▶ [Given material]:

/---

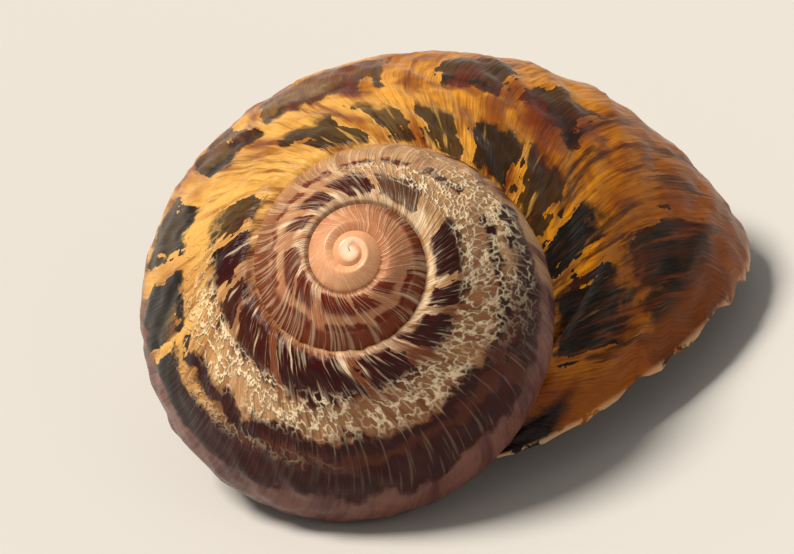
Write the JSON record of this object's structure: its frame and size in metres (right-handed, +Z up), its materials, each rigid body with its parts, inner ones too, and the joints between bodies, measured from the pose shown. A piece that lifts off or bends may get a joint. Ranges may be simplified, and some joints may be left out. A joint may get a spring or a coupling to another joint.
{
  "type": "land snail shell",
  "caption": "Empty coiled shell of a brown garden snail, low dome of right-handed whorls with a thin chipped lip, lying on its mouth.",
  "frame": {"origin": "centre of the footprint box, at the surface on which the shell rests", "axes": "+Z up from the resting surface, the apex looks out toward -Y and up, the mouth faces down"},
  "size_m": [0.0316, 0.0278, 0.0176],
  "materials": {
    "shell": "satin to glossy horn and lime, tan and ochre with dark brown bands"
  },
  "bodies": {
    "root": {"shell": "shell"}
  },
  "joints": []
}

\---

▶ [Task statement]:
Find every line above that contains the word "frame", and return each one.

▶ [Solution for this task]:
Write the JSON record of this object's structure: its frame and size in metres (right-handed, +Z up), its materials, each rigid body with its parts, inner ones too, and the joints between bodies, measured from the pose shown. A piece that lifts off or bends may get a joint. Ranges may be simplified, and some joints may be left out. A joint may get a spring or a coupling to another joint.
  "frame": {"origin": "centre of the footprint box, at the surface on which the shell rests", "axes": "+Z up from the resting surface, the apex looks out toward -Y and up, the mouth faces down"},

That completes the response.